The Numbers That Matter
Don't compare clicks or impressions between platforms. Compare:
- Cost per qualified lead — how much a genuinely interested prospect costs, not just a form fill.
- Cost per customer acquired — the only number that ultimately matters.
- ROAS — overall return on ad spend.
To measure correctly, you need unified tracking. GA4 with data-driven attribution, ideally supplemented by a CRM that traces the journey from click to contract.
Traps to Avoid
Trap 1: Comparing Raw CPCs
A $0.30 CPC on Facebook looks cheaper than a $4 CPC on Google. But if Facebook's conversion rate is 0.5% and Google's is 8%, the Google cost per lead ($50) is lower than Facebook's ($60).
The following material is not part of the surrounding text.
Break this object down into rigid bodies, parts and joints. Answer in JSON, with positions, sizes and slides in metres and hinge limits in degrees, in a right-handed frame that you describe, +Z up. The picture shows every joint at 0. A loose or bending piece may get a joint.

Trap 2: Duplicating Creatives
What works in Google Search ads (factual text, direct CTA) doesn't work on Facebook (engaging visuals, storytelling). Adapt your messages to each platform's context.
Trap 3: Ignoring Attribution
A prospect sees your Facebook ad on Monday, searches your brand on Google on Wednesday, and converts. Who gets the credit? With last-click attribution, Google. With data-driven attribution, both. Configure your attribution model correctly to avoid killing a channel that's contributing to conversions.
Trap 4: Giving Up Too Early
Facebook Ads needs data to optimize. 50 conversions minimum to exit the learning phase. If you cut after 3 days because "it's not converting," you didn't test Facebook Ads — you just spent budget without giving the algorithm time to work.
Conclusion
Google Ads captures demand. Facebook Ads creates it. They're not competitors — they're complements. The choice of primary channel depends on your business, your budget, and the maturity of demand for your offering.
If people are already searching for what you sell on Google, start there. If nobody's looking for you yet, start with Facebook to build awareness, then switch to Google when demand appears.
In every case, measure cost per customer acquired, not cost per click.